Let $\Gamma(G)$ denote the set of automorphisms of $G$ .

Closure: Let $\sigma_1,\sigma_2\in \Gamma (G)$ .

Therefore:

\begin{aligned}uv\in E(G)\iff \sigma_1(u)\sigma_1(v)\in E(G)\iff \sigma_2(\sigma_1(u))\sigma_2(\sigma_1(v))\in E(G)\end{aligned}

and similarly,

\begin{aligned}uv\in E(G)\iff \sigma_2(u)\sigma_2(v)\in E(G)\iff \sigma_1(\sigma_2(u))\sigma_1(\sigma_2(v))\in E(G)\end{aligned}

Thus $\sigma_2\sigma_1\in \Gamma (G)$ and $\sigma_1\sigma_2\in \Gamma (G)$ .

Inverse: Let $\sigma\in \Gamma (G)$ . Consider the permutation $\sigma^{-1}:V(G)\rightarrow V(G)$ where $\sigma^{-1}(\sigma(u))\rightarrow u$ .

Let $u,v \in V(G)$ . Therefore $u=\sigma (x)$ and $v=\sigma (y)$ for some $x,y\in V(G)$ and $xy\in E(G)\iff \sigma(x)\sigma(y)\in E(G)$ , since $\sigma \in \Gamma (G)$ .

Hence $\sigma^{-1}(u)\sigma^{-1}(v)\in E(G)\iff uv\in E(G)$ . Therefore $\sigma^{-1}\in \Gamma(G)$ .

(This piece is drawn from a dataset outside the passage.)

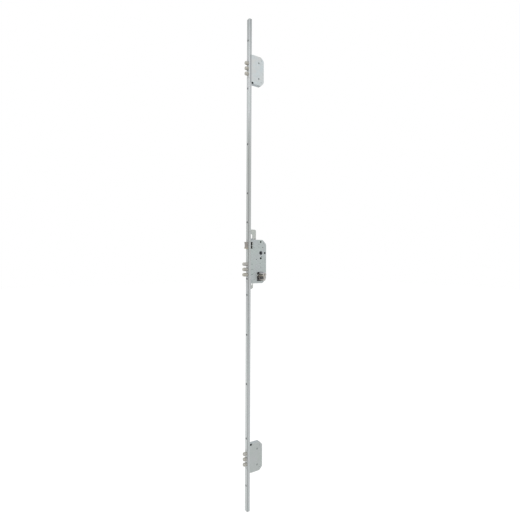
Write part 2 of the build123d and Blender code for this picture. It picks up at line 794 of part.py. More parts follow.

(b) The automorphisms of $K_n$ are all the possible permutations of the vertex set $V(G)$ . We can write $\Gamma (K_n)=S_n$ where $S_n$ is the set of all the permutations of $\lbrace 1,2,\cdots,n\rbrace$ .

Regarding the complete bipartite graph $K_{m,n}$ , consider two cases.

Case 1: $m\neq n$

Case 2: $m=n$

In Case 1, the automorphisms are all the permutations that map the vertices of one part (of the partitions) into vertices of that same part. Hence the automorphisms of $K_{m,n}$ are all the combinations of $S_m$ and $S_n$ , which can be written as $S_m\times S_n$ .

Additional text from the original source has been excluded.